You use these dice to make skill checks of the corresponding type. The GM tells you the difficulty you're trying to hit before you roll, and if you fail the roll, you get an Adversity Token, which can be spent later on to improve your luck later on (which nicely balances having really bad luck on rolls.) Because difficulties might be set above the maximum for your die (say your Loner Weirdo is trying to talk their mom into letting them go over to Suzy's house even though there have been stories of kids disappearing, and the Charm difficulty is set to 10, while your Loner Weirdo only has a d4,) you can also benefit more from a great roll. If you roll the maximum amount on your die, the die "explodes," allowing you to roll an additional die of that kind and add it to the total. This can continue until you hit the difficulty threshold. So even if our Weirdo is very unlikely to, they do have a chance, if they hit a 4 on the first roll, and then again on the second, and then get a 2 or higher on the third, to actually succeed on that check. (This also means that you're actually more likely to explode on your worst dice, as it's a 25% chance on a d4 compared to a 5% chance on a d20.)

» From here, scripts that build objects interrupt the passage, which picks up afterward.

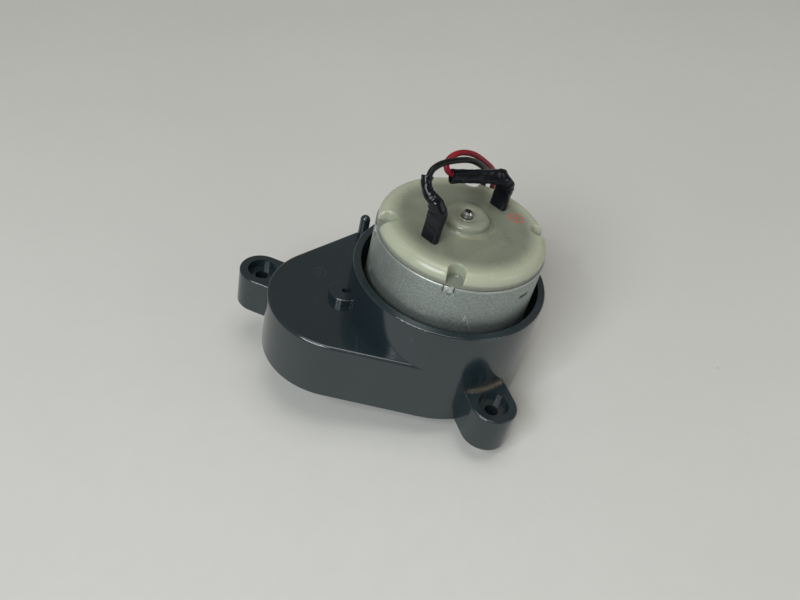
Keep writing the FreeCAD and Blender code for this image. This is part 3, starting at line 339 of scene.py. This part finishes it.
def can_finish(tint):
    """Zinc plate on drawn steel: fine spangle, drawing lines, bright crimps, a painted rim highlight
    and painted shade in the cut slits.
    """
    skin = Finish("can_steel", Specular_IOR_Level=0.5)
    spangle = skin.cloud(2900, 3.0, 0.65)
    broad = skin.cloud(120, 3.0)
    drawn = skin.cloud(1, 2.0, 0.5, skin.stretched((45, 45, 5200)))
    scratches = skin.scratches(50, 3200, (0.0, 0.35, 0.2), 0.010, 0.52)
    tarnish = skin.cloud(260, 5.0, 0.65).step(0.60, 0.78)
    # Painted highlight: the band under the rim is lightened for the rounded edge's bright line.
    rim = skin.z.step(RIM - 0.45 * MM, RIM - 0.2 * MM)
    crimps, shaded_cut_slits = 0.0, 0.0
    ragged = skin.cloud(1300, 3.0)
    for turn in NOTCH_TURNS:
        middle = turn + CRIMP_TURN
        crimps = skin.patch(middle, RIM / MM - 0.9, 0.45, 0.45, 0.45) \
            * ragged.step(0.44, 0.50) + crimps
        for side in (-1, 1):
            shaded_cut_slits = skin.patch(middle + side * 3.5, RIM / MM - 0.55, 0.05, 0.60, 0.14) + shaded_cut_slits
    ink = skin.patch(-49.6, RIM / MM - 3.0, 1.15, 0.34, 0.10)
    base = skin.mix(spangle.step(0.32, 0.68), shade(tint, 0.74), shade(tint, 1.16))
    base = skin.mix(broad.step(0.35, 0.75) * 0.4, base, shade(tint, 0.82))
    base = skin.mix(drawn.step(0.45, 0.75) * 0.25, base, shade(tint, 1.35))
    base = skin.mix(tarnish * 0.35, base, (0.15, 0.135, 0.11))
    base = skin.mix(scratches * 0.55, base, shade(tint, 2.2))
    # The rim band's light colour is a painted highlight.
    base = skin.mix((rim * 0.40 + crimps * 0.75).math("MINIMUM", 0.95), base, (0.72, 0.73, 0.72))
    # Painted shade: the cut slits beside each crimp go near black. The ink bars are real print.
    base = skin.mix((ink * 1.0 + shaded_cut_slits * 0.8).math("MINIMUM", 1.0), base, (0.02, 0.02, 0.022))
    skin.surface(Base_Color=base,
                 Metallic=0.86 - tarnish * 0.5 - ink * 0.85,
                 Roughness=0.40 + spangle * 0.16 + tarnish * 0.2 - rim * 0.12 - crimps * 0.22)
    skin.bump(spangle * 0.45 + drawn * 0.35 - scratches * 0.5
              + crimps * ragged * 8.0 - shaded_cut_slits * 2.0, 0.02 * MM, 0.5)
    return skin


def cap_finish(lit_rim_tint, shaded_middle_tint):
    """Milky natural nylon: a rim painted light as the shoulder's highlight, a middle painted darker
    as shade and partly as the dark motor under it, flow lines and a polarity ring.
    """
    skin = Finish("cap_nylon", Subsurface_Weight=0.22, Subsurface_Scale=0.0014,
                  Subsurface_Radius=(1.0, 1.0, 0.8), Specular_IOR_Level=0.5)
    reach = skin.reach(AXIS_X / MM, 0)
    flow = skin.cloud(95, 3.0, 0.6, distortion=1.2)
    fine = skin.cloud(1900, 2.0)
    # Painted shade and highlight: the middle darkens towards the dark tint, partly for the dark
    # motor seen through the cap. The rim band stays light as the shoulder's highlight.
    middle = (1 - reach.step(11.0, 14.6)) * (0.82 + reach.step(3.8, 5.2) * 0.18)
    flat = middle * (0.58 + flow * 0.66)
    stain = skin.cloud(150, 2.0, 0.5).step(0.56, 0.80)
    boss_foot = (1 - abs(reach - 5.2).step(0.1, 0.9)) * skin.cloud(330, 2.0).step(0.52, 0.66)
    scuffs = skin.scratches(60, 2600, (0.1, 0.2, 0.9), 0.012, 0.55)
    plus_x = (skin.x - 29.55 * MM) / MM
    plus_y = (skin.y - 2.95 * MM) / MM
    ring = 1 - abs((plus_x ** 2 + plus_y ** 2) ** 0.5 - 1.42).step(0.09, 0.22)
    bar = (1 - abs(plus_x).step(0.08, 0.19)) * (1 - abs(plus_y).step(0.80, 0.95))
    cross = (1 - abs(plus_y).step(0.08, 0.19)) * (1 - abs(plus_x).step(0.80, 0.95))
    ink = ((ring + bar + cross).math("MINIMUM", 1.0)
           * skin.cloud(1400, 2.0).step(0.22, 0.38) * skin.z.step(RIM + 1.2 * MM, RIM + 1.8 * MM))
    base = skin.mix(flat.math("MINIMUM", 1.0), lit_rim_tint, shaded_middle_tint)
    # Painted shade: the floors of the notches are darkened as recesses.
    shaded_notch_floor = (1 - skin.z.step(RIM + 0.45 * MM, RIM + 1.3 * MM)) * reach.step(12.4, 12.9)
    base = skin.mix(shaded_notch_floor * 0.8, base, (0.15, 0.165, 0.14))
    base = skin.mix(stain * 0.12, base, shade(shaded_middle_tint, 0.62))
    base = skin.mix(boss_foot * 0.22, base, (0.42, 0.38, 0.22))
    base = skin.mix(fine.step(0.4, 0.8) * 0.04, base, shade(lit_rim_tint, 1.25))
    base = skin.mix(scuffs * 0.14, base, shade(lit_rim_tint, 1.5))
    base = skin.mix(ink * 0.80, base, (0.50, 0.10, 0.055))
    skin.surface(Base_Color=base,
                 Roughness=0.16 + flow * 0.14 + fine * 0.05 + scuffs * 0.2 + ink * 0.2)
    skin.bump(flow * 0.9 + skin.cloud(300, 1.0) * 0.35 + fine * 0.02 - scuffs * 0.15
              + ink * 0.1, 0.07 * MM, 0.45)
    return skin


def sleeve_finish(tint):
    """Black heat-shrunk sleeve: a bluish tint painted for its sheen, crease tone painted as shade
    and highlight, and pale rub marks.
    """
    skin = Finish("shrink_sleeve", Specular_IOR_Level=0.28)
    creases = skin.cloud(1, 2.0, 0.5, skin.stretched((420, 420, 900)), 0.5)
    fine = skin.cloud(5200, 2.0)
    rubbed = skin.cloud(800, 4.0, 0.65).step(0.60, 0.74)
    # Painted shade and highlight: the colour darkens in the crease hollows and lightens on the
    # ridges.
    base = skin.mix(creases.step(0.3, 0.75), shade(tint, 0.7), shade(tint, 1.5))
    base = skin.mix(rubbed * 0.16, base, (0.08, 0.09, 0.11))
    skin.surface(Base_Color=base, Roughness=0.11 + creases * 0.10 + rubbed * 0.16 + fine * 0.03)
    skin.bump(creases * 1.0 + fine * 0.03, 0.06 * MM, 0.5)
    return skin


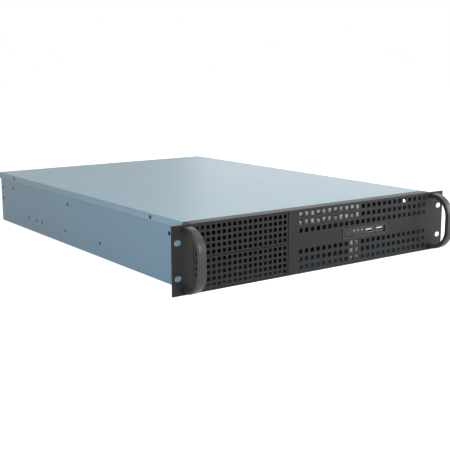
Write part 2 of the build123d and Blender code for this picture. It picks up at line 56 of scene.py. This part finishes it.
def toLinear(hexColour):
    # the sRGB curve, channel by channel
    channels = [int(hexColour[i:i + 2], 16) / 255 for i in (1, 3, 5)]
    linear = [c / 12.92 if c <= 0.04045 else ((c + 0.055) / 1.055) ** 2.4 for c in channels]
    return (*linear, 1.0)


def addNode(tree, kind, inputs=None, **settings):
    # inputs holds numbers, colours or the sockets to link from
    node = tree.nodes.new(kind)
    for name, value in settings.items():
        setattr(node, name, value)
    for name, value in (inputs or {}).items():
        if isinstance(value, bpy.types.NodeSocket):
            tree.links.new(value, node.inputs[name])
        else:
            node.inputs[name].default_value = value
    return node


def startMaterial(name, values):
    # a Principled shader with its plain numbers set, and the object's own coordinates
    material = bpy.data.materials.new(name)
    material.use_nodes = True
    tree = material.node_tree
    shader = tree.nodes["Principled BSDF"]
    shader.inputs["Base Color"].default_value = toLinear(values["colour"])
    shader.inputs["Metallic"].default_value = values["metallic"]
    shader.inputs["Roughness"].default_value = values["roughness"]
    if values["metallic"] == 0:
        shader.inputs["IOR"].default_value = values["ior"]
    coords = addNode(tree, "ShaderNodeTexCoord").outputs["Object"]
    return material, tree, shader, coords


noiseDetail = {"grain": 3.0, "powderCloud": 2.0, "sheetCloud": 3.0}  # octaves


def addGrain(tree, shader, coords, values):
    # fine relief from a noise whose grain is given in millimetres
    noise = addNode(tree, "ShaderNodeTexNoise",
                    {"Vector": coords, "Scale": 1 / (values["grain"] * mm),
                     "Detail": noiseDetail["grain"]})
    bump = addNode(tree, "ShaderNodeBump",
                   {"Height": noise.outputs["Fac"], "Strength": values["grainStrength"],
                    "Distance": values["grainDepth"] * mm})
    tree.links.new(bump.outputs["Normal"], shader.inputs["Normal"])
    return noise


def addTint(tree, shader, factor, values):
    # the colour and the roughness drift between two near values
    colour = addNode(tree, "ShaderNodeMix",
                     {0: factor, 6: toLinear(values["colour"]),  # 6 and 7 are its colour sockets
                      7: toLinear(values["colourTwo"])}, data_type="RGBA")
    tree.links.new(colour.outputs[2], shader.inputs["Base Color"])
    spread = addNode(tree, "ShaderNodeMapRange",
                     {"Value": factor, "To Min": values["roughness"],
                     "To Max": values["roughnessTwo"]})
    tree.links.new(spread.outputs["Result"], shader.inputs["Roughness"])


powderCoatLook = {"colour": "#0e0e0f", "colourTwo": "#121213", "metallic": 0.0, "ior": 1.32,
                  "roughness": 0.46, "roughnessTwo": 0.54,
                  "grain": 0.9, "grainStrength": 0.5, "grainDepth": 0.12, "cloud": 60.0}


def makePowderCoat():
    # black epoxy powder on steel: satin, its orange peel drawn about three times its real width
    material, tree, shader, coords = startMaterial("satinBlackPowderCoat", powderCoatLook)
    addGrain(tree, shader, coords, powderCoatLook)
    cloud = addNode(tree, "ShaderNodeTexNoise",
                    {"Vector": coords, "Scale": 1 / (powderCoatLook["cloud"] * mm),
                     "Detail": noiseDetail["powderCloud"]})
    addTint(tree, shader, cloud.outputs["Fac"], powderCoatLook)
    return material


handleEnamelLook = {"colour": "#2b2b2c", "colourTwo": "#303031", "metallic": 0.0, "ior": 1.4,
                    "roughness": 0.34, "roughnessTwo": 0.40,
                    "grain": 1.4, "grainStrength": 0.12, "grainDepth": 0.04}


def makeHandleEnamel():
    # black stoved enamel on an aluminium bow: smoother and shinier than the panel
    material, tree, shader, coords = startMaterial("blackHandleEnamel", handleEnamelLook)
    noise = addGrain(tree, shader, coords, handleEnamelLook)
    addTint(tree, shader, noise.outputs["Fac"], handleEnamelLook)
    return material


coatedSteelLooks = {
    "blueGreyCoatedSteel": {"colour": "#66869a", "colourTwo": "#6b8b9e"},
    "paleBlueGreyCoatedSteel": {"colour": "#7493a3", "colourTwo": "#7a98a7"},  # the cover's sheet
}
coatedSteelFinish = {"metallic": 0.0, "ior": 1.38, "roughness": 0.34, "roughnessTwo": 0.40,
                     "grain": 1.1, "grainStrength": 0.10, "grainDepth": 0.03, "cloud": 90.0}


def makeCoatedSteel(name):
    # pre-coated steel sheet, rolled and lacquered: a broad soft sheen and hardly any texture
    values = {**coatedSteelLooks[name], **coatedSteelFinish}
    material, tree, shader, coords = startMaterial(name, values)
    addGrain(tree, shader, coords, values)
    cloud = addNode(tree, "ShaderNodeTexNoise",
                    {"Vector": coords, "Scale": 1 / (values["cloud"] * mm),
                     "Detail": noiseDetail["sheetCloud"]})
    addTint(tree, shader, cloud.outputs["Fac"], values)
    return material


zincLooks = {
    "galvanisedSpangleSteel": {"colour": "#aaaeb0", "colourTwo": "#c2c5c7",
                               "roughness": 0.34, "roughnessTwo": 0.50, "spangle": 9.0},
    "shadeDarkZincSteel": {"colour": "#5f6365", "colourTwo": "#74787a",  # finer crystals; darker and matt as painted shade for the parts deep in the case
                      "roughness": 0.50, "roughnessTwo": 0.62, "spangle": 6.0},
}
zincFinish = {"metallic": 1.0, "grain": 0.8, "grainStrength": 0.15, "grainDepth": 0.03}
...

When a skill check is required (and unlike in D&D, there's no distinction here between checks, saving throws, or attack rolls) it can either be a planned action, meaning something that you have time to prepare for, or a snap decision, meaning something you have to do in the moment. For example, trying to puzzle out where the shady government agents could be hiding the fallen spaceship you saw in town by poring over a map as a group together over the course of an evening would be a planned action, and probably a Brains check, whereas running from the alien menace that broke out of that warehouse after you decided to investigate it would be a snap decision Flight check.

For planned actions, a player can choose to simply take half their die's max amount as their roll. Additionally, anyone can expend the adversity tokens they have to increase the total amount (the GM has to declare the difficulty out loud, so players will know how many they need to spend.)

On a snap decision, the player has to roll the die, and only they can spend their adversity tokens to increase its result.

There are no levels and no hit points here - combat always carried with it the chance at serious injury or even death. There are also more complex mechanics I can't really get into here. And there's a lot of guidance on the building of relationships and setting.

But more than anything, the rules are built around creating a fun narrative.

Not to say that I have a ton of other examples I know that well, but while some players can kind of retreat into the mechanics (primarily combat) of D&D, this is going to be a very RP-Heavy type of game. Indeed, the game leans more on having all the players participate in the narrative-building, rather than just piloting their own character within a narrative mostly crafted by the GM.

One of the most interesting ideas is the "Powered Character." This is a sort of hybrid between NPC and PC - a character whose behavior is controlled by the entire party, each having elements of their personality and behavior to kind of advocate for. True to the tropes of this genre, this is the person with telekinesis or other psychic powers whose arrival in the narrative really gets the story going. The most obvious recent example would be Eleven from Stranger Things.

While the game puts its emphasis on small towns where everyone has at least a passing familiarity with everyone else, I suspect you could easily adapt these pretty simply rules into just about any genre or setting.

After reading Van Richten's Guide to Ravenloft, I had a concept for a campaign that begins with the absorption of a small town in America (probably in the 1980s) into the Mists of Ravenloft, having a short prologue session or handful of sessions in which the players are just normal teenagers, before scattering them into the Mists and having them develop into their D&D character classes after a significant time jump. I could imagine using this system for that prologue. I'd initially wanted to use the "Survivor" mechanics from Van Richten's, but I actually think the less combat-oriented Kids of Bikes system might work better for that.

Not to say that this is only valuable for tying into other games. The system here is less built around extremely long-term campaigns, instead treating its narratives more like episodes in a series or sequels. Character progression is not about an ever-higher climb in power, but is more about seeing a character change over time, for better or worse.